Successful collaboration isn't always easy, so you have to trust your partners and team members every step of the way. Together, you will endure crises, find solutions, and celebrate achievements on the road to entrepreneurial success.
Business Collaboration and Partnerships (FAQ)
What is business collaboration, and why is business collaboration important?
Business collaboration refers to the process of two or more entities working together to achieve common goals.

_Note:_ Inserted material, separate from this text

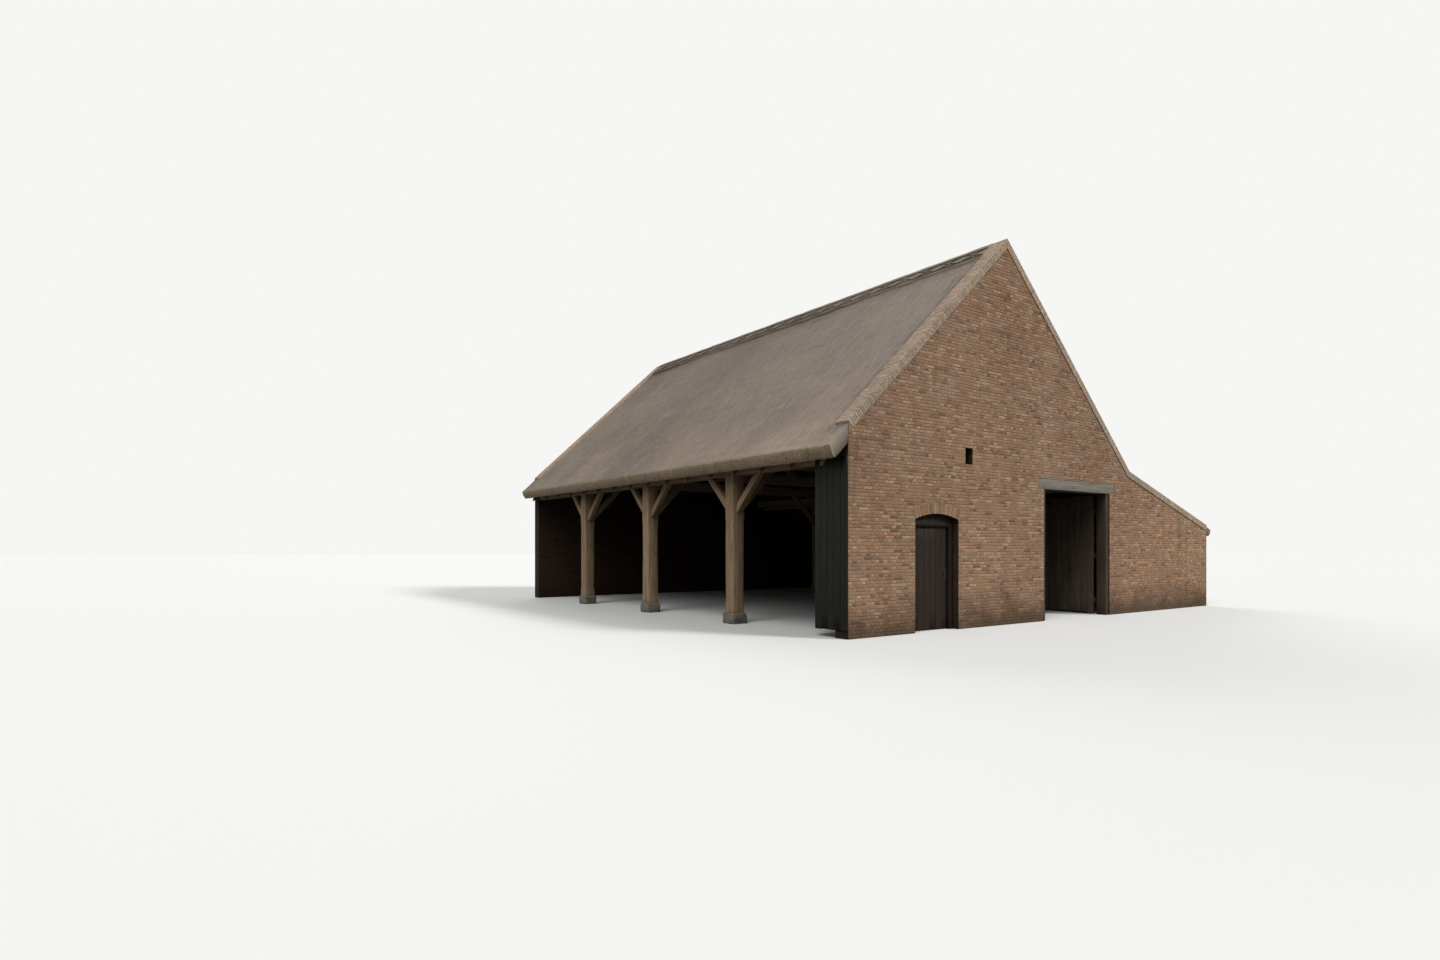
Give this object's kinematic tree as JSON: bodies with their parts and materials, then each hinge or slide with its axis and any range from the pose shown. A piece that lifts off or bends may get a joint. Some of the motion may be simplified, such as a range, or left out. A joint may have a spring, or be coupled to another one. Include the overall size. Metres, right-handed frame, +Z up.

It is important as it leverages collective strengths, fosters innovation, and enables organizations to achieve objectives more efficiently through shared resources and expertise.
What types of business collaboration exist?
Business collaboration can take various forms, including remote collaboration, partner ecosystems, a strategic alliance, and more.
How can businesses encourage a collaborative culture within their teams?
To foster a collaborative culture, businesses can set clear objectives, establish open communication channels, provide collaboration tools, recognize and reward teamwork, and encourage a supportive and inclusive environment.
What are the potential benefits of business collaboration?
Benefits of business collaboration include access to new market sectors, enhanced innovation, cost efficiency, and improved competitive position.
How can businesses set clear exit strategies in business collaboration?
To establish clear exit strategies in business collaboration, businesses should define project objectives and milestones, identify triggers for exit, document agreements in writing, set termination clauses, establish responsibilities and liabilities, and regularly review and update the exit plan as needed.